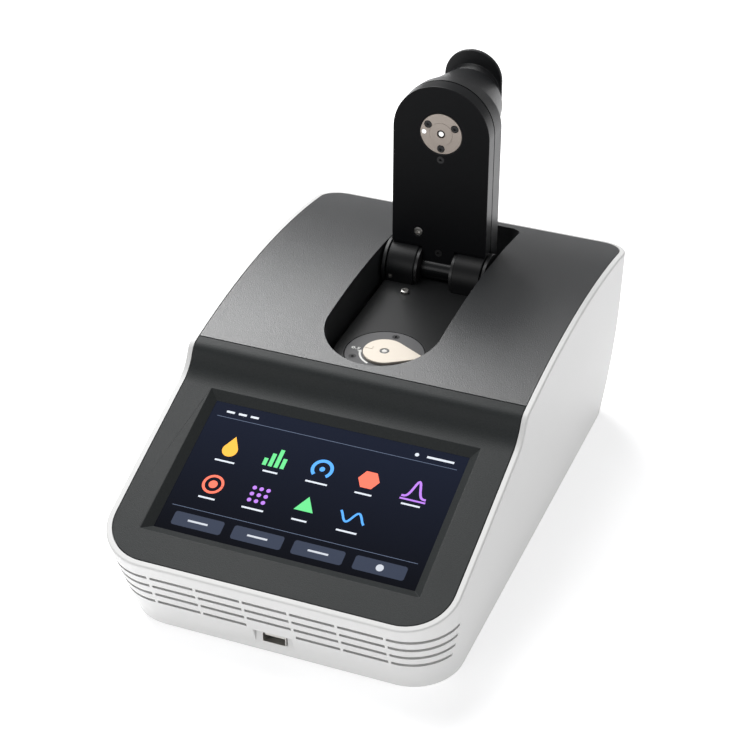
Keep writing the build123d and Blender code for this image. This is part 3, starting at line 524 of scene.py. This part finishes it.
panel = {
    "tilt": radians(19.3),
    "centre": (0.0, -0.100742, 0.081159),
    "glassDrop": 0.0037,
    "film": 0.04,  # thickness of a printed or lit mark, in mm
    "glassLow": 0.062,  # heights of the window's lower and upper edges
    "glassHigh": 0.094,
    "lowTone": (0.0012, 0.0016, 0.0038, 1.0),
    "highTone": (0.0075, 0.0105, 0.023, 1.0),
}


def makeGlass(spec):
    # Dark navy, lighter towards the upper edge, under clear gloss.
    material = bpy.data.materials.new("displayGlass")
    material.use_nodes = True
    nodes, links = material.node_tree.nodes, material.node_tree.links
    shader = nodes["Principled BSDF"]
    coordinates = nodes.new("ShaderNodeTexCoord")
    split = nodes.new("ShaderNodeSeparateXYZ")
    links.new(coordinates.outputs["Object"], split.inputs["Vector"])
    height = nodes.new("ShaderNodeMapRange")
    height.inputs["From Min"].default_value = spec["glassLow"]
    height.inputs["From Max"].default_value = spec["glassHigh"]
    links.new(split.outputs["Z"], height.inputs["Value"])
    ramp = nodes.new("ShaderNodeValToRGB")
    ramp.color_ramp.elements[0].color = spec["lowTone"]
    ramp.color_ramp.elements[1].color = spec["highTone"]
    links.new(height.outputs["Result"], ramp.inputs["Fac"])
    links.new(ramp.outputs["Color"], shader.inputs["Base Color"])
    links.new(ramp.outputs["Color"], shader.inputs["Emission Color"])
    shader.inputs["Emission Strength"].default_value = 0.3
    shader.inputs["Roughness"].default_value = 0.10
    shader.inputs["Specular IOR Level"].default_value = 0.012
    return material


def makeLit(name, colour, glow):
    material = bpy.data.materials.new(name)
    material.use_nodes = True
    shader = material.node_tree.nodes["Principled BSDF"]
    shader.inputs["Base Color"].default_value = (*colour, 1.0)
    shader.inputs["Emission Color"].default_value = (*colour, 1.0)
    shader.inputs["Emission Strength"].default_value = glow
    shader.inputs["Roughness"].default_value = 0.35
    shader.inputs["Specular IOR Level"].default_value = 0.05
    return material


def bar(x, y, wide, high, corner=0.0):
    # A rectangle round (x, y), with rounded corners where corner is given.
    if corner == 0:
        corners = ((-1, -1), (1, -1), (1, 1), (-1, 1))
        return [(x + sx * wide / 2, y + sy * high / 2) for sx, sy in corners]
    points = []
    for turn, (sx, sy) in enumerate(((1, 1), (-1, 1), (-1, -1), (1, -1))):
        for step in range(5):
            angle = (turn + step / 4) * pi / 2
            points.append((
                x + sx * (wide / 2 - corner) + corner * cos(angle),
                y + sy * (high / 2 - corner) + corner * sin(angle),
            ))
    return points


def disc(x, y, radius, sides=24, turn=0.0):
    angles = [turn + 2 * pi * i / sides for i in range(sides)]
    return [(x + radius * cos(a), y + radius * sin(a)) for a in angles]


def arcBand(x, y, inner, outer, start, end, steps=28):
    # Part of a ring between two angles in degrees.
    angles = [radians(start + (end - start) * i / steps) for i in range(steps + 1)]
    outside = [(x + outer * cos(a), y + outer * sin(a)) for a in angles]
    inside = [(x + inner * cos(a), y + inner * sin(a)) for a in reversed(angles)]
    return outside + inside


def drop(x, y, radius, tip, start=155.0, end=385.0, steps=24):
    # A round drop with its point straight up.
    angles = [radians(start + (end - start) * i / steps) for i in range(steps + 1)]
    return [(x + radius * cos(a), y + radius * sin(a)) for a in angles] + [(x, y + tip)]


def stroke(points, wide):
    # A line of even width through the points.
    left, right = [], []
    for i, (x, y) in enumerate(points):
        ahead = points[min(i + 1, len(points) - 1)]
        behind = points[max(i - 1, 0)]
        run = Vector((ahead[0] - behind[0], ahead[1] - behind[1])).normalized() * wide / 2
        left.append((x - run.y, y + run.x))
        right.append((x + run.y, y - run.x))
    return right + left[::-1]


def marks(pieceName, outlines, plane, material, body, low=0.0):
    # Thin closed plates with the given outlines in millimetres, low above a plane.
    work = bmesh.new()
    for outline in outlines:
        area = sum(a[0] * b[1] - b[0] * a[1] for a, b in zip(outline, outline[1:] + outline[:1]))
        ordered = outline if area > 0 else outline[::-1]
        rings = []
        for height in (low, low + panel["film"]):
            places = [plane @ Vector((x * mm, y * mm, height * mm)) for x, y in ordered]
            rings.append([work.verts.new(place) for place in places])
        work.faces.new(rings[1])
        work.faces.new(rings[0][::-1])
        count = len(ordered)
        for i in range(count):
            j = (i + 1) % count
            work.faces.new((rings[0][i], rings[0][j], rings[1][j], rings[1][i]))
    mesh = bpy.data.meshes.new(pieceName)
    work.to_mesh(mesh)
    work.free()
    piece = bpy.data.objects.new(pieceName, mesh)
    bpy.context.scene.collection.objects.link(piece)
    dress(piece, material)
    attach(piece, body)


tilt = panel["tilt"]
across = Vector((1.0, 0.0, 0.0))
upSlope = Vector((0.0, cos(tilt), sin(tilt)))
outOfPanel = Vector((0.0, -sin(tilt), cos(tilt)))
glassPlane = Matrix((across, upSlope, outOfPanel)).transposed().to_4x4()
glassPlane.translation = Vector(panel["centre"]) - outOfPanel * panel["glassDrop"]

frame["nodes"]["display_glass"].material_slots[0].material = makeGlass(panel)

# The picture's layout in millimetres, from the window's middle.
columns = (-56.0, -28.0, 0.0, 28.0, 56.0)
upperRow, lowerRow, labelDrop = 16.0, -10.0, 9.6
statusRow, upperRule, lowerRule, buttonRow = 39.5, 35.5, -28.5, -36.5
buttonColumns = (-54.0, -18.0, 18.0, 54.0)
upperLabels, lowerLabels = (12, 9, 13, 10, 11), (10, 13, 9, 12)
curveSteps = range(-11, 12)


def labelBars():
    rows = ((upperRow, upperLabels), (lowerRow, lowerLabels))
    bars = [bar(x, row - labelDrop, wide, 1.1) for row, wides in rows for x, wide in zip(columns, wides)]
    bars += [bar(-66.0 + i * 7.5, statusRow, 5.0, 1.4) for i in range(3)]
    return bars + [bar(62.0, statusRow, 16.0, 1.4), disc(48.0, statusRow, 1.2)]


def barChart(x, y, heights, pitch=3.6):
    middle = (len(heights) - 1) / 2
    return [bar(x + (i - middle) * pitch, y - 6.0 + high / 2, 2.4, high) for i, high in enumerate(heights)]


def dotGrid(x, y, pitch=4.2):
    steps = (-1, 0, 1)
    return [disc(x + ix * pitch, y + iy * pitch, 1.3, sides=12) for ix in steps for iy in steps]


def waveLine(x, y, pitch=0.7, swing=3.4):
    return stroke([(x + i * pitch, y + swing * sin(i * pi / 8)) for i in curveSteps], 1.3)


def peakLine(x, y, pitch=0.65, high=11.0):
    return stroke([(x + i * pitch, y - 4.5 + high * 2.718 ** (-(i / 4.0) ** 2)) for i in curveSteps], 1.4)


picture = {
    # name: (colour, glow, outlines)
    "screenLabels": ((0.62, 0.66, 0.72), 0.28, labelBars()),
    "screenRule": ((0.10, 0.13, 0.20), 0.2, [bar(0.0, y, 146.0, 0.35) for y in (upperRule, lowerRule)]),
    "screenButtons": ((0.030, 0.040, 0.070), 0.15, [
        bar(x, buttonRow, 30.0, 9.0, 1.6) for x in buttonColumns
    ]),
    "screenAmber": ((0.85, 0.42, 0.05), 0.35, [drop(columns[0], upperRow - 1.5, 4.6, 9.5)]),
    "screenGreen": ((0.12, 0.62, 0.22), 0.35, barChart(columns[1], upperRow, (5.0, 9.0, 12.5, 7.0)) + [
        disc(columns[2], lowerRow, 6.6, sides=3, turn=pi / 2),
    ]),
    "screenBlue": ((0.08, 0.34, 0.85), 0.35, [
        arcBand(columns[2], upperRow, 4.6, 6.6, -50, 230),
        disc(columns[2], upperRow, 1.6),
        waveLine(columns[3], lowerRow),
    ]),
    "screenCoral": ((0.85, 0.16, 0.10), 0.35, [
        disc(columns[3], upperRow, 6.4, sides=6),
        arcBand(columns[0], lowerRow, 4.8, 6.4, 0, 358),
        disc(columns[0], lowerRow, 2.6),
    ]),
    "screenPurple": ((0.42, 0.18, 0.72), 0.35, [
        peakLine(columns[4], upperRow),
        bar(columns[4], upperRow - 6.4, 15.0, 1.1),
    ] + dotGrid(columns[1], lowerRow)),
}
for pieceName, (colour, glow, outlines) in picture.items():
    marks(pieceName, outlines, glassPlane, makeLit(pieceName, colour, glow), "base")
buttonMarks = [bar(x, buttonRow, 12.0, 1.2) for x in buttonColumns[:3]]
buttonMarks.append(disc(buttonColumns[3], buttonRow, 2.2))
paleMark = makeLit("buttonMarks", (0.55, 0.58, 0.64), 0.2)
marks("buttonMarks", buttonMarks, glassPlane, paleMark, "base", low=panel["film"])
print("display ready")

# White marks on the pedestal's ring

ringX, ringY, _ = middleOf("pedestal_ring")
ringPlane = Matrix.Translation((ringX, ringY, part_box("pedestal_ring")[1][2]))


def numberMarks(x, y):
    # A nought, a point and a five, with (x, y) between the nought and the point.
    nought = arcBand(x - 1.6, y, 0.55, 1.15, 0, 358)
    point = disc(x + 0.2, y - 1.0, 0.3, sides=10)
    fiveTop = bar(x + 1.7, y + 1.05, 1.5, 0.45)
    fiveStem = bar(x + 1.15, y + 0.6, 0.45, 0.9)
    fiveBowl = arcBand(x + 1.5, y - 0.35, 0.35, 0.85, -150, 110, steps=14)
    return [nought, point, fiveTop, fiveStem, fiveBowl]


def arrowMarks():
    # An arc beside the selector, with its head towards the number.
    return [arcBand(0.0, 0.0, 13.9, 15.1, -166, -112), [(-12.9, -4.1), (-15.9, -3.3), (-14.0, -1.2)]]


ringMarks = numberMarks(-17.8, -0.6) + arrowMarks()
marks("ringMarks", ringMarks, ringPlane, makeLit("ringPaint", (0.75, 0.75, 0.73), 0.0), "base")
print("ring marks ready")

______________________________

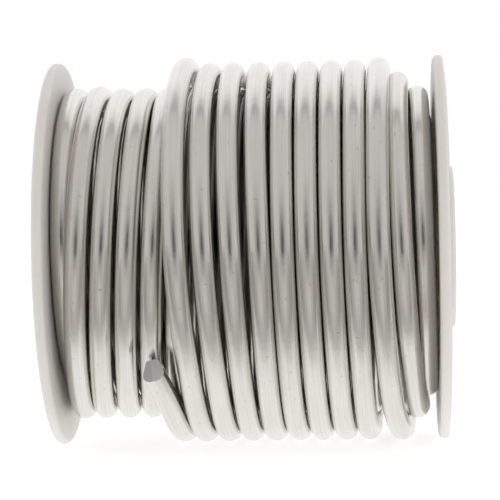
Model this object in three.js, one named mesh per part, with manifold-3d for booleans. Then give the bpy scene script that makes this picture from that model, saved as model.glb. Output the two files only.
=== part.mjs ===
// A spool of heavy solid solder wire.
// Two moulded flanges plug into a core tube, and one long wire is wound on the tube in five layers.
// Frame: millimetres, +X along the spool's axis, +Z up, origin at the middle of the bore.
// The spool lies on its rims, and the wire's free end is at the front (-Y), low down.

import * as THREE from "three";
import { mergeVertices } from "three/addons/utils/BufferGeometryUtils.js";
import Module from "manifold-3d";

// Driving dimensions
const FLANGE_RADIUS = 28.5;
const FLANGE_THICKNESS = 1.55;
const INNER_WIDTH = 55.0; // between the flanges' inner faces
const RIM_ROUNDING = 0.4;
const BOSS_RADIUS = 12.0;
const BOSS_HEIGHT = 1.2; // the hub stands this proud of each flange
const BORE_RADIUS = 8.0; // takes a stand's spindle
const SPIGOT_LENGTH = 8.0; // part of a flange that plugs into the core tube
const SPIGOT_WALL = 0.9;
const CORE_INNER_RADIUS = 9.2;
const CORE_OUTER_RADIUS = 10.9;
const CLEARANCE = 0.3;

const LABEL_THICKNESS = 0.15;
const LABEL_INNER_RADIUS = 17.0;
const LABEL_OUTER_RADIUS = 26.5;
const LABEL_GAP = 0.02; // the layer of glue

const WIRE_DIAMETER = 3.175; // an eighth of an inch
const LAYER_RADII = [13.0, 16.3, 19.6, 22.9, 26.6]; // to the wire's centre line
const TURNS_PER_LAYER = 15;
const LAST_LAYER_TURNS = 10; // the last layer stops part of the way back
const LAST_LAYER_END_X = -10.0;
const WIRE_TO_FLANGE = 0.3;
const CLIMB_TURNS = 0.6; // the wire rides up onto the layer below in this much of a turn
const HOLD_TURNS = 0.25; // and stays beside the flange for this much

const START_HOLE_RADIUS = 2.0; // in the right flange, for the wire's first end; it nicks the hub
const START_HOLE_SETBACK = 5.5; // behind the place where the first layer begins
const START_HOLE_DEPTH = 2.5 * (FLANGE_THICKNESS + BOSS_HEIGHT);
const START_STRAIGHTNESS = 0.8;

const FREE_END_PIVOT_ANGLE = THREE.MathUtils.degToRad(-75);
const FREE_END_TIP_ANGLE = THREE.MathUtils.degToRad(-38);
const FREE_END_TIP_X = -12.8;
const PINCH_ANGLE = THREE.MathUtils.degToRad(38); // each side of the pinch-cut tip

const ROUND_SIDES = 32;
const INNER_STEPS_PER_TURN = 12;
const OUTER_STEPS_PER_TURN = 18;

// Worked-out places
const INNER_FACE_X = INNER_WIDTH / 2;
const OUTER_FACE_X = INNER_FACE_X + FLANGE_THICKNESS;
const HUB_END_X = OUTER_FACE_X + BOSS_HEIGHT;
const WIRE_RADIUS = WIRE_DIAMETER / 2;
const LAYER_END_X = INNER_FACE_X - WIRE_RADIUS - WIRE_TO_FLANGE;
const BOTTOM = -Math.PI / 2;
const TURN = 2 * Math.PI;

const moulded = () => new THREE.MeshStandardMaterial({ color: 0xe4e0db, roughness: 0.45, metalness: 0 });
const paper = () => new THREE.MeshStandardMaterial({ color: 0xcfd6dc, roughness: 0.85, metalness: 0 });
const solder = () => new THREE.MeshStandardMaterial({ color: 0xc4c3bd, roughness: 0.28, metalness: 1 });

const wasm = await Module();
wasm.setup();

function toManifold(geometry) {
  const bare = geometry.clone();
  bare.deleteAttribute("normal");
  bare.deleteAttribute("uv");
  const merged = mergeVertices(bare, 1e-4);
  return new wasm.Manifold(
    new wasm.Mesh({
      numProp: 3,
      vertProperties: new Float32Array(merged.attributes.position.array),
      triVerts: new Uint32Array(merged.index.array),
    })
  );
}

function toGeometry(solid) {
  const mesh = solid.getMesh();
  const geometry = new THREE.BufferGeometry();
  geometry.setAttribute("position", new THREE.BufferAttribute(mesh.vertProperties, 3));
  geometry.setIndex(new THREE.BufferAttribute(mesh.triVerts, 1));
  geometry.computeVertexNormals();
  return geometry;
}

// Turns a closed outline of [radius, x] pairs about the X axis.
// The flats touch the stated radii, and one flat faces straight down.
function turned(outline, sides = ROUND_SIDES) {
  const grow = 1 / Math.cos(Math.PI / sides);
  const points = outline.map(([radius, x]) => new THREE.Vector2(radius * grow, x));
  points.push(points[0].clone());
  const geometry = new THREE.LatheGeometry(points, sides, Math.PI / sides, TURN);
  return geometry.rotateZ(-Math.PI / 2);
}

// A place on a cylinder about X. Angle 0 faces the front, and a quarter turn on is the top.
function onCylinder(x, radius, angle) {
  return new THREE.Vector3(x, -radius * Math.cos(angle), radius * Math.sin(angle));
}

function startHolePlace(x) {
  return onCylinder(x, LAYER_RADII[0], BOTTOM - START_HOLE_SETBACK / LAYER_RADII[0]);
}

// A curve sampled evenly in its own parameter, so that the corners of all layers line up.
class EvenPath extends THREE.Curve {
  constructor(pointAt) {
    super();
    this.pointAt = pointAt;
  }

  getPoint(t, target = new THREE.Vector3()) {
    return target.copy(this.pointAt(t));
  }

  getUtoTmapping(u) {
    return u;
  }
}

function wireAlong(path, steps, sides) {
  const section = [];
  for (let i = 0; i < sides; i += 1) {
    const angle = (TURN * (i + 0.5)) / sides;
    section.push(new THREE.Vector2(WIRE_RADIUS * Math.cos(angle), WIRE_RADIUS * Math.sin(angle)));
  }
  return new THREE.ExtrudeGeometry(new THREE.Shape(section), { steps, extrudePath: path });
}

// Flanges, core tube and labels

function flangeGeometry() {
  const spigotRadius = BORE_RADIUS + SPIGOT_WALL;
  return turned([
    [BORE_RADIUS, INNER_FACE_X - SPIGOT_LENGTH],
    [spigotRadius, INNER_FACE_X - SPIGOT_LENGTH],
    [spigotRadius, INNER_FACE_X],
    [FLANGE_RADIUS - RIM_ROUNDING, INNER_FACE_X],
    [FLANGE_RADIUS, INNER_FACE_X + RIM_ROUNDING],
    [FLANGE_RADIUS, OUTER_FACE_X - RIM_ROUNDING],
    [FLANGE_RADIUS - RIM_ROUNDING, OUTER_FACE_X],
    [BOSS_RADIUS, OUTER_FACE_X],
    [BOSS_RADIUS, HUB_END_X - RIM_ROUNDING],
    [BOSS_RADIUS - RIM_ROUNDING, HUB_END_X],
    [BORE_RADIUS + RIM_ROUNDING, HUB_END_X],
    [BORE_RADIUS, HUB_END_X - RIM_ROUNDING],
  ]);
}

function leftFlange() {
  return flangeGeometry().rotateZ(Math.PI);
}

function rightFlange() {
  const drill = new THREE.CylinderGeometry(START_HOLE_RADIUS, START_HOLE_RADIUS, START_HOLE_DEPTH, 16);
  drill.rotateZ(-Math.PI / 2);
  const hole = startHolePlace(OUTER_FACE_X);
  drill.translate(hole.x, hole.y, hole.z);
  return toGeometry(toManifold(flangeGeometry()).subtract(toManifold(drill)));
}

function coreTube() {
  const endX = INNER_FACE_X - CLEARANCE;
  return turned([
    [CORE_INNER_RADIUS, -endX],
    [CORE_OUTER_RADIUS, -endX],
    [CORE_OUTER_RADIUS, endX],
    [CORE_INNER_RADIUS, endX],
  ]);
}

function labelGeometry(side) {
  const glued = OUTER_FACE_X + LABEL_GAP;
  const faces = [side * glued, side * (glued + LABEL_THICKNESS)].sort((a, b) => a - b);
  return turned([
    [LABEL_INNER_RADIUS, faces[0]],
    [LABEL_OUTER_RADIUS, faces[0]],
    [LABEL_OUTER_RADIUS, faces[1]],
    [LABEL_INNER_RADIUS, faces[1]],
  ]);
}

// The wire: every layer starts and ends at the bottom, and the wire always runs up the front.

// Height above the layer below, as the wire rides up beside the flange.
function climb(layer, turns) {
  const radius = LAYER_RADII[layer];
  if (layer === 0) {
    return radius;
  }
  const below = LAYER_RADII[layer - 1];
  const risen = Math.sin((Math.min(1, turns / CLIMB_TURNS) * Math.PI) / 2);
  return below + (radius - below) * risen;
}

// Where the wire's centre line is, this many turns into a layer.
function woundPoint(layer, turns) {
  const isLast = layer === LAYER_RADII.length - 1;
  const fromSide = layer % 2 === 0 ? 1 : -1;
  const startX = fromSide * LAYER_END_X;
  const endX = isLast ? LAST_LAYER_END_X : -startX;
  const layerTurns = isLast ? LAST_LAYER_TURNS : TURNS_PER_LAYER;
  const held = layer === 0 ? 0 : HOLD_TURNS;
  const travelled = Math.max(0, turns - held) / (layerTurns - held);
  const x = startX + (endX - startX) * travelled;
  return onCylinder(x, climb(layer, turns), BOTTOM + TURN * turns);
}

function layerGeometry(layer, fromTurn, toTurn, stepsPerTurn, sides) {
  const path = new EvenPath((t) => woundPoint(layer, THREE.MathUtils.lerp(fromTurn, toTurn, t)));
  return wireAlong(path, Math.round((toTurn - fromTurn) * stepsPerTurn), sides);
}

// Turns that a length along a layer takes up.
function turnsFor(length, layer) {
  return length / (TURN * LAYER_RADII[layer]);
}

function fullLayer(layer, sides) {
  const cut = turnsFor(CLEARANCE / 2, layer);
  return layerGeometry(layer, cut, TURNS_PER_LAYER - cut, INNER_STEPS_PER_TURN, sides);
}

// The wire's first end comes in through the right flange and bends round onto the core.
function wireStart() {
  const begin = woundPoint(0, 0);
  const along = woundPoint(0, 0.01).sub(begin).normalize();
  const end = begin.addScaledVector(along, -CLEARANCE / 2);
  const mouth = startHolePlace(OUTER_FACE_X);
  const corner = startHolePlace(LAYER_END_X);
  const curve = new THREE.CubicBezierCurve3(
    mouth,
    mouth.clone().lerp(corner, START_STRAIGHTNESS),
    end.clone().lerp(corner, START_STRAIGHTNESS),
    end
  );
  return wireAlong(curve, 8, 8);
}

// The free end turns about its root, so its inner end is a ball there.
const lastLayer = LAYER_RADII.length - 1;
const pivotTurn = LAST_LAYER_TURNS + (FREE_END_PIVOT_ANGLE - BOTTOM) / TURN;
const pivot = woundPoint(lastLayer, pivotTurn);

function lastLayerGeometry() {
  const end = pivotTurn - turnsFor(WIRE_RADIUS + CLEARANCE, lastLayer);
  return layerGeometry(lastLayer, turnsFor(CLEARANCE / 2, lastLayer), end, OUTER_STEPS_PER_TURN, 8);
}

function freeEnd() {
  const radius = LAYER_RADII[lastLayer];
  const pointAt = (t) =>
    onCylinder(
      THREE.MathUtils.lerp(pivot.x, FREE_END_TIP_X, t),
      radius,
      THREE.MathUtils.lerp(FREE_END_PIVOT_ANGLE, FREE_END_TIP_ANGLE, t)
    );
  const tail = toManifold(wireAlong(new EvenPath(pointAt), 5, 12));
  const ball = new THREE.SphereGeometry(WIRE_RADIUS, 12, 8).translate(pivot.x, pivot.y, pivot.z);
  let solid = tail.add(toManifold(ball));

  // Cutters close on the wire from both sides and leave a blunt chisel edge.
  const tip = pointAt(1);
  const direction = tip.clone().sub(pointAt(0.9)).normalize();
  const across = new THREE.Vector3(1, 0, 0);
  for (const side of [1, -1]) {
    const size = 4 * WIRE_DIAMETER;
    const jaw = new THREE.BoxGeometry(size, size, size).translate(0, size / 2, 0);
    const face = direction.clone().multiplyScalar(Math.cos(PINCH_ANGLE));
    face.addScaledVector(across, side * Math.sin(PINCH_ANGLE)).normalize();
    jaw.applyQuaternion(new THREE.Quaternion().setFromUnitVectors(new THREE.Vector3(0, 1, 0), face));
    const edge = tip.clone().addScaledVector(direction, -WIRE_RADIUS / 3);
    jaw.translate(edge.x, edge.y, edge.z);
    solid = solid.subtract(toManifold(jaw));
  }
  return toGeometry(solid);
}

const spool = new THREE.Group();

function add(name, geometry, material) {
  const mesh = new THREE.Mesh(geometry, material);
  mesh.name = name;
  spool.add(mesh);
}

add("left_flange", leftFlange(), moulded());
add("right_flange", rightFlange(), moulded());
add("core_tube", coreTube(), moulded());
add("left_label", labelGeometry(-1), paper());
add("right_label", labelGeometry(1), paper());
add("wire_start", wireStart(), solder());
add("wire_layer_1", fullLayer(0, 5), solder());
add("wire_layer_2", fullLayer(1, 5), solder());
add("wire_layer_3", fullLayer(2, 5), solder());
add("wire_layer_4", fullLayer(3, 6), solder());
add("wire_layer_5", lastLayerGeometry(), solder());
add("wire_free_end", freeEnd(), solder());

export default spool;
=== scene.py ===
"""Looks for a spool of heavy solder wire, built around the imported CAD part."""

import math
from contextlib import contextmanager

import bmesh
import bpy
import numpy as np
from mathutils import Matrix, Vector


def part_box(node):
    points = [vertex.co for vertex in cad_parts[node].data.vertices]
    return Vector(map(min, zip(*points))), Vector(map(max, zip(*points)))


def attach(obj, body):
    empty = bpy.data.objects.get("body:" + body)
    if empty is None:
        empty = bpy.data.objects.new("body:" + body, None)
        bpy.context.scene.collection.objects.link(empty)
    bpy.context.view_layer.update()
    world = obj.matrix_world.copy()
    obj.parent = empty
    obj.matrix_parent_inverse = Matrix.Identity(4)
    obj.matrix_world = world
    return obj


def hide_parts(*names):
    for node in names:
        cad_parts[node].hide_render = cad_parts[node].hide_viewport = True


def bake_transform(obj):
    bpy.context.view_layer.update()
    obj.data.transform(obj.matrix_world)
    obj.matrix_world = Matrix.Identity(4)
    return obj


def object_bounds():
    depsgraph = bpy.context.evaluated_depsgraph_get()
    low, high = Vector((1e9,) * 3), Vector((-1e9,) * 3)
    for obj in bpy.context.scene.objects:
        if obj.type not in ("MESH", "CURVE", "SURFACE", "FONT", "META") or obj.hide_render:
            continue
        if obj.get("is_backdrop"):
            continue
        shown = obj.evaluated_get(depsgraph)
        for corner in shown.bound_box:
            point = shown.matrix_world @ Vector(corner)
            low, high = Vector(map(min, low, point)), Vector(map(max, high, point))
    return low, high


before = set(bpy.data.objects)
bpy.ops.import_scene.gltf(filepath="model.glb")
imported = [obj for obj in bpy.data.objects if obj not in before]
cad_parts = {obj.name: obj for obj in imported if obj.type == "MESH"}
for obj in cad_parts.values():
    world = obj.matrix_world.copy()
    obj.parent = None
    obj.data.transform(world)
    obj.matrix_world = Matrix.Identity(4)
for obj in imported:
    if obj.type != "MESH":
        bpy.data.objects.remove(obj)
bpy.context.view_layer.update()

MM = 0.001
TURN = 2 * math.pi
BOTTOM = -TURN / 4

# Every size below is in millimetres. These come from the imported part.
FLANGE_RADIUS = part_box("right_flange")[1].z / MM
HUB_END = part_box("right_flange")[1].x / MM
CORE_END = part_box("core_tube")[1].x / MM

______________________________

**Aim of the exercise:** Extract exactly and only the lines above from the line containing "Model this object" through the line containing "const LABEL_GAP = 0.02; // the layer of glue", both end lines included.

**Written answer:**
Model this object in three.js, one named mesh per part, with manifold-3d for booleans. Then give the bpy scene script that makes this picture from that model, saved as model.glb. Output the two files only.
=== part.mjs ===
// A spool of heavy solid solder wire.
// Two moulded flanges plug into a core tube, and one long wire is wound on the tube in five layers.
// Frame: millimetres, +X along the spool's axis, +Z up, origin at the middle of the bore.
// The spool lies on its rims, and the wire's free end is at the front (-Y), low down.

import * as THREE from "three";
import { mergeVertices } from "three/addons/utils/BufferGeometryUtils.js";
import Module from "manifold-3d";

// Driving dimensions
const FLANGE_RADIUS = 28.5;
const FLANGE_THICKNESS = 1.55;
const INNER_WIDTH = 55.0; // between the flanges' inner faces
const RIM_ROUNDING = 0.4;
const BOSS_RADIUS = 12.0;
const BOSS_HEIGHT = 1.2; // the hub stands this proud of each flange
const BORE_RADIUS = 8.0; // takes a stand's spindle
const SPIGOT_LENGTH = 8.0; // part of a flange that plugs into the core tube
const SPIGOT_WALL = 0.9;
const CORE_INNER_RADIUS = 9.2;
const CORE_OUTER_RADIUS = 10.9;
const CLEARANCE = 0.3;

const LABEL_THICKNESS = 0.15;
const LABEL_INNER_RADIUS = 17.0;
const LABEL_OUTER_RADIUS = 26.5;
const LABEL_GAP = 0.02; // the layer of glue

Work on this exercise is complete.